• Written exercise: Begin with the line that contains "The Blender code", end with the line that contains "return arch_outline(half - FIELD_SIDE", and extract exactly that stretch of lines.

• Records supplied:
....
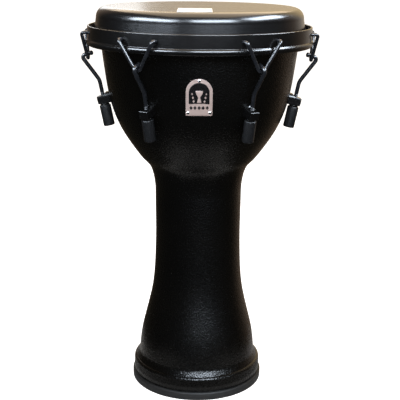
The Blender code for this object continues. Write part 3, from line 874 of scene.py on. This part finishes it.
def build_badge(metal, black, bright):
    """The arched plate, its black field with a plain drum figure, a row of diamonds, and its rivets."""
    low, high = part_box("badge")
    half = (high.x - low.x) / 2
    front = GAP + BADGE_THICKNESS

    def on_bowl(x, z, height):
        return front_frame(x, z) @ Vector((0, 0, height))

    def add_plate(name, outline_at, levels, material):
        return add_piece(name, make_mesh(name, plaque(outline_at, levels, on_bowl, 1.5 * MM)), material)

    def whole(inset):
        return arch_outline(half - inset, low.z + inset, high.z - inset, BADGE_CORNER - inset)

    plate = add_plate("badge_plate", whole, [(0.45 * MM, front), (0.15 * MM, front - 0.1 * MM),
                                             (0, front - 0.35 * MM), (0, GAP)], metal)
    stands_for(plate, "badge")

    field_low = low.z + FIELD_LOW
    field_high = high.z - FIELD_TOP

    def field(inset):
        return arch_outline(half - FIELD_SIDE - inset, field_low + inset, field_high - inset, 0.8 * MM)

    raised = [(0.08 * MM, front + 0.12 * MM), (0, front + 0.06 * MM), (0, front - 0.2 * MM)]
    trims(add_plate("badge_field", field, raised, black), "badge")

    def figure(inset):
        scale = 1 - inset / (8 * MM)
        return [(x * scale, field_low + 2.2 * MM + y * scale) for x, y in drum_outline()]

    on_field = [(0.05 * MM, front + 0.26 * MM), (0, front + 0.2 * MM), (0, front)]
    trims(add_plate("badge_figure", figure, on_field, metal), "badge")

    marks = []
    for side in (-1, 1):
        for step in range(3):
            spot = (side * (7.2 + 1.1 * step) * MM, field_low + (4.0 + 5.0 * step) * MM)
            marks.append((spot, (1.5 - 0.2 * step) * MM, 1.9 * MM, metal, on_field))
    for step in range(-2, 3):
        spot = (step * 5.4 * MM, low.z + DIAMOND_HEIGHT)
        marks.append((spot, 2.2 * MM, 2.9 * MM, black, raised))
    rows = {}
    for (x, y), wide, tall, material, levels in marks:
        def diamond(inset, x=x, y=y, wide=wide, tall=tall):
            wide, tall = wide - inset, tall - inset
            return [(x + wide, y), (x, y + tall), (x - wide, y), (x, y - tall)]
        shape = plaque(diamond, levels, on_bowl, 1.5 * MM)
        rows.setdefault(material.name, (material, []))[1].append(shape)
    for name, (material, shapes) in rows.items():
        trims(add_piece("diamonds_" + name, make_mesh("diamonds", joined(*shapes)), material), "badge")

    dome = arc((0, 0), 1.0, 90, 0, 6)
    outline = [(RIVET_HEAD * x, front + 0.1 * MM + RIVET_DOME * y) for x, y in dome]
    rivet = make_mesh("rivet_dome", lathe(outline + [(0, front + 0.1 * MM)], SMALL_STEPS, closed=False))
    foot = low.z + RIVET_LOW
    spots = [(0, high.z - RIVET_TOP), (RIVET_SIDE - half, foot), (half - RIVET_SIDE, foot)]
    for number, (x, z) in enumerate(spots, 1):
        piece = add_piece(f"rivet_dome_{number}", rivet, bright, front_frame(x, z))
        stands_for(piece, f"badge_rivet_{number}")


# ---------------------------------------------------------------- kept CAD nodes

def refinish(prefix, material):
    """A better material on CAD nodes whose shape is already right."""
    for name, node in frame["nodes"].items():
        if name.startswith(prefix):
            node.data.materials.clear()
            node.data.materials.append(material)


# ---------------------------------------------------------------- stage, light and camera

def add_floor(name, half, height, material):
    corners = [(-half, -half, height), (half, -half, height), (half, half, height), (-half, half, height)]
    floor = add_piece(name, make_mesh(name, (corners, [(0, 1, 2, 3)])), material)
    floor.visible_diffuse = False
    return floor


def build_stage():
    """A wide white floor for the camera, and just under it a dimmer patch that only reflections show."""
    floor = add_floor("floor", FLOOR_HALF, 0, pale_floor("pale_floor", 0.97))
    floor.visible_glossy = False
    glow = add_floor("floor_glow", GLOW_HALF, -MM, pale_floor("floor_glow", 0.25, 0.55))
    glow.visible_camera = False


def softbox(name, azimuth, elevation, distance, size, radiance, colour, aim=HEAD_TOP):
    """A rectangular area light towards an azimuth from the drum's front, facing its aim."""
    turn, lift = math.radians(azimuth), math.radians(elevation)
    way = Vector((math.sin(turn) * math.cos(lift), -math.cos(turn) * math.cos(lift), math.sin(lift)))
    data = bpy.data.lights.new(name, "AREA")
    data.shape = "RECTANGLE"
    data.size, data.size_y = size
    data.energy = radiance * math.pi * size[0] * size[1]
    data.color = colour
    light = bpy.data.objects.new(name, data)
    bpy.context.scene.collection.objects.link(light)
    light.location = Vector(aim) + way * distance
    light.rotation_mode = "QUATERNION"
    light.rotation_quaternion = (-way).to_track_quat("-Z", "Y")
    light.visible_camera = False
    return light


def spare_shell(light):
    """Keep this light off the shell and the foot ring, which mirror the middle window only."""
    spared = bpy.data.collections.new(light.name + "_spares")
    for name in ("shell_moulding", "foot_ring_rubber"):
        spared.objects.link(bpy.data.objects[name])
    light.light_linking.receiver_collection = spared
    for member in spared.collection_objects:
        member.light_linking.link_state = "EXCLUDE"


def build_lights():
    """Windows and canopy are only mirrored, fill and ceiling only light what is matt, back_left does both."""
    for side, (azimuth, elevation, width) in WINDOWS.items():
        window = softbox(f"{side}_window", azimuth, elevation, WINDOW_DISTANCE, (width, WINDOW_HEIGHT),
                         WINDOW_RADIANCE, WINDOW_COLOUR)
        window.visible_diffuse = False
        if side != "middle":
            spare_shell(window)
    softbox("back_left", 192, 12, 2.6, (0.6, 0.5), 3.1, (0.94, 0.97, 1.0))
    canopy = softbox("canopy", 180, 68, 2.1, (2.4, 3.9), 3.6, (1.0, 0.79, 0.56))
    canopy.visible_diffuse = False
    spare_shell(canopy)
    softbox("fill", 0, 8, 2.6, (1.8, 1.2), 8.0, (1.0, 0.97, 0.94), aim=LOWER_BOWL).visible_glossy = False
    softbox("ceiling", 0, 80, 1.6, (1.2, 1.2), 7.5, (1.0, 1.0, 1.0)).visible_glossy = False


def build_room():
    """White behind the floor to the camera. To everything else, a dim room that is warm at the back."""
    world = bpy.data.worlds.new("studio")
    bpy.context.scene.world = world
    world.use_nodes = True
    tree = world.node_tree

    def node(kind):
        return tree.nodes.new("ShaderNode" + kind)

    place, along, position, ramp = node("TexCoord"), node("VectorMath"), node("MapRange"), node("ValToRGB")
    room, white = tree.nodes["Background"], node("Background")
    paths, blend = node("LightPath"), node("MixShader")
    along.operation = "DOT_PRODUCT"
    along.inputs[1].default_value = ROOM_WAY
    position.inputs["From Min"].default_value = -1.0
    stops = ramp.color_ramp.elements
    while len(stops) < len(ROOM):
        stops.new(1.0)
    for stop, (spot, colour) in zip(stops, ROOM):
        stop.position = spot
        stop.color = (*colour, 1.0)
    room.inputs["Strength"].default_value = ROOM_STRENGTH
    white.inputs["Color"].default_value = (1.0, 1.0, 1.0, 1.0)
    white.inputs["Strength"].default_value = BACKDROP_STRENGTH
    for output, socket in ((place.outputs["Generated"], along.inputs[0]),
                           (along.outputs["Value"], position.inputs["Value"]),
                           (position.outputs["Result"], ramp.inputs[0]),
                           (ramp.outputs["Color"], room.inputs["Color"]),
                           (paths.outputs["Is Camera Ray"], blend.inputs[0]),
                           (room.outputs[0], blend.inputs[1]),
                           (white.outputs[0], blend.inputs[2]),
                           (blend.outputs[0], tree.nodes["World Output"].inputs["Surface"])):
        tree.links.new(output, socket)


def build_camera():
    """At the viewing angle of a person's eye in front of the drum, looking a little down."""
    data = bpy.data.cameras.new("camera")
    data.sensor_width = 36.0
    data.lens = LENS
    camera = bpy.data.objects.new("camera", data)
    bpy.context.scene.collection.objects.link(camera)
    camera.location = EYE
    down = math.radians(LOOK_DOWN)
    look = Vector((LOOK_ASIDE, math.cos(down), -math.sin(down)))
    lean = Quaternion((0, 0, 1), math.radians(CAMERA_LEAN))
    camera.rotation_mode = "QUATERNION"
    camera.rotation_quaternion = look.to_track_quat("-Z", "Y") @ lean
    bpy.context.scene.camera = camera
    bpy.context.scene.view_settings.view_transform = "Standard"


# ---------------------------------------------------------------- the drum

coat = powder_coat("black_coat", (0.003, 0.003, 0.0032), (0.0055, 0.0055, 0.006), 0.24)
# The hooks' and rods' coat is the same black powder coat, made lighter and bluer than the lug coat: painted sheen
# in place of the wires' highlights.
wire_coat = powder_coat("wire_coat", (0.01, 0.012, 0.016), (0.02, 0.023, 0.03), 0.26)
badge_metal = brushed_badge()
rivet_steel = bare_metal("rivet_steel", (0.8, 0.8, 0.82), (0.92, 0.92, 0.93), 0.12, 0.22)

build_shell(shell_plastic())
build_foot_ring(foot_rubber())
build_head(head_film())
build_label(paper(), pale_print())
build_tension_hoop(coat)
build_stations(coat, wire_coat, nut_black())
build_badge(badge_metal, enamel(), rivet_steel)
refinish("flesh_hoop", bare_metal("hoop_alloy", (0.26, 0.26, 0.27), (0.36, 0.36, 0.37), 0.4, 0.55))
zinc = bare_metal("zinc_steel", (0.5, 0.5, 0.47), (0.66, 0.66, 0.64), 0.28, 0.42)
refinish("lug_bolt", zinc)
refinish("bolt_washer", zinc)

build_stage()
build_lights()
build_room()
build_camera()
....
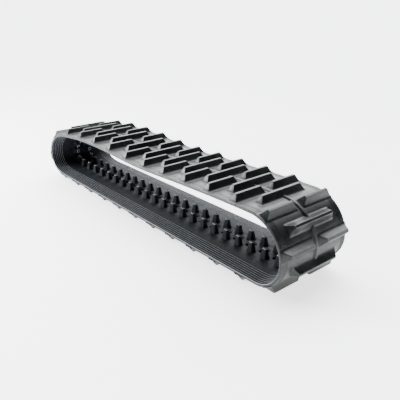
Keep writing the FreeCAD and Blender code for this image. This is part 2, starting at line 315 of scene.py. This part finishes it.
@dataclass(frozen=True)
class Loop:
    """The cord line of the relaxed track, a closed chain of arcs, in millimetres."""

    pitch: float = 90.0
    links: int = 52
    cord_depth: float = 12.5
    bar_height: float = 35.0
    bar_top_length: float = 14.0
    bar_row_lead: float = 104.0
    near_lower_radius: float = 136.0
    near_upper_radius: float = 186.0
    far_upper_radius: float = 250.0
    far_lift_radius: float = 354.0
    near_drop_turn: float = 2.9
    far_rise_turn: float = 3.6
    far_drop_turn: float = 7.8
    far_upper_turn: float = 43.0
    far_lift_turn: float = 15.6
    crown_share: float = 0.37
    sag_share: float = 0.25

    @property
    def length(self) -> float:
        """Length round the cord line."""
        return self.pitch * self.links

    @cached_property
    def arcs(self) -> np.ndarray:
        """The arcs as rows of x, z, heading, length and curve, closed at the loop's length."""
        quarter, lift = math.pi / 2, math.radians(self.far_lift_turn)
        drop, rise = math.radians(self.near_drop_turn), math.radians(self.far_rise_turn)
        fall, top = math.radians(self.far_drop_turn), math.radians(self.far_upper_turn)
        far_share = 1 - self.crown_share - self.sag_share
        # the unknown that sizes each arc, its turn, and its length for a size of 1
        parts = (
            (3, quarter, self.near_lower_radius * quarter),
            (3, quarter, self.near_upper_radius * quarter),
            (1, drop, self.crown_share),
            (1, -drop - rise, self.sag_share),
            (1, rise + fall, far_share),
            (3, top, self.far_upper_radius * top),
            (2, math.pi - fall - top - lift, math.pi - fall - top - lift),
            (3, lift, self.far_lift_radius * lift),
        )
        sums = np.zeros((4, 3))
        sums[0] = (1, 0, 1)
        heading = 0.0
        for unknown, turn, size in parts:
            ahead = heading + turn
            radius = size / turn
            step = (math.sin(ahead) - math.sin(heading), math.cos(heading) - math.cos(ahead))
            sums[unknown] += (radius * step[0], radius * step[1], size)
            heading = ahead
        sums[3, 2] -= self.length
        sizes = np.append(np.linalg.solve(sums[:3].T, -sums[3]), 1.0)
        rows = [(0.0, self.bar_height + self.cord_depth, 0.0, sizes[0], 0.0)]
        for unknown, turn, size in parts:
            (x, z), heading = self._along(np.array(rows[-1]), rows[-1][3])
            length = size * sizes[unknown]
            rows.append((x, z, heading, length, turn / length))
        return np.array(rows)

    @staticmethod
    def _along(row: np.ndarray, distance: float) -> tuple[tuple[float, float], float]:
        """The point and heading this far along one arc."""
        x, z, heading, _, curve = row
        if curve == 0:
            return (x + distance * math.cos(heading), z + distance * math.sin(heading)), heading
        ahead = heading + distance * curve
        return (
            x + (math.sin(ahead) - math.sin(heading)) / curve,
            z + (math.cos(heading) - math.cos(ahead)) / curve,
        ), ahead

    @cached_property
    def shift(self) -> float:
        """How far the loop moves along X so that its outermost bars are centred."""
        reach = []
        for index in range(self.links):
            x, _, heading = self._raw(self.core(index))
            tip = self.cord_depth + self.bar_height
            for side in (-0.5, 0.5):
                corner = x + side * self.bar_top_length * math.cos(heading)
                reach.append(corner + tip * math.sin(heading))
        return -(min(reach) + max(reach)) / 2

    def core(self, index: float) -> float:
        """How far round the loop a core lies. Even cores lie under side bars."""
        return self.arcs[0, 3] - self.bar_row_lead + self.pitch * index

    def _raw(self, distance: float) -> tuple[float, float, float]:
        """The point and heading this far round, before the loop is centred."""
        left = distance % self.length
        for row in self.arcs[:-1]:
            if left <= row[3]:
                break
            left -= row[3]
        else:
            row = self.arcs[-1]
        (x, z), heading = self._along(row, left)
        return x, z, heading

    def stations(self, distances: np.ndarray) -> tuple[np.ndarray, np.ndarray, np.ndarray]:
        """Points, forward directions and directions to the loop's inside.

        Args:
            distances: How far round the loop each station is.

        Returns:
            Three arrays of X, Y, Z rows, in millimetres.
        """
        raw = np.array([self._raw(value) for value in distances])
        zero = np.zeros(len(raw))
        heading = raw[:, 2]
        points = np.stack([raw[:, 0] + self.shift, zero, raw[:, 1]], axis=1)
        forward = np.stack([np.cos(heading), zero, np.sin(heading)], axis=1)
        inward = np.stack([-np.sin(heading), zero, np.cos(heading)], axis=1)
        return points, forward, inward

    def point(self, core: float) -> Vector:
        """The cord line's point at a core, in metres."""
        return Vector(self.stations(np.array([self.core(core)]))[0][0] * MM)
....
• Solution to this problem:
The Blender code for this object continues. Write part 3, from line 874 of scene.py on. This part finishes it.
def build_badge(metal, black, bright):
    """The arched plate, its black field with a plain drum figure, a row of diamonds, and its rivets."""
    low, high = part_box("badge")
    half = (high.x - low.x) / 2
    front = GAP + BADGE_THICKNESS

    def on_bowl(x, z, height):
        return front_frame(x, z) @ Vector((0, 0, height))

    def add_plate(name, outline_at, levels, material):
        return add_piece(name, make_mesh(name, plaque(outline_at, levels, on_bowl, 1.5 * MM)), material)

    def whole(inset):
        return arch_outline(half - inset, low.z + inset, high.z - inset, BADGE_CORNER - inset)

    plate = add_plate("badge_plate", whole, [(0.45 * MM, front), (0.15 * MM, front - 0.1 * MM),
                                             (0, front - 0.35 * MM), (0, GAP)], metal)
    stands_for(plate, "badge")

    field_low = low.z + FIELD_LOW
    field_high = high.z - FIELD_TOP

    def field(inset):
        return arch_outline(half - FIELD_SIDE - inset, field_low + inset, field_high - inset, 0.8 * MM)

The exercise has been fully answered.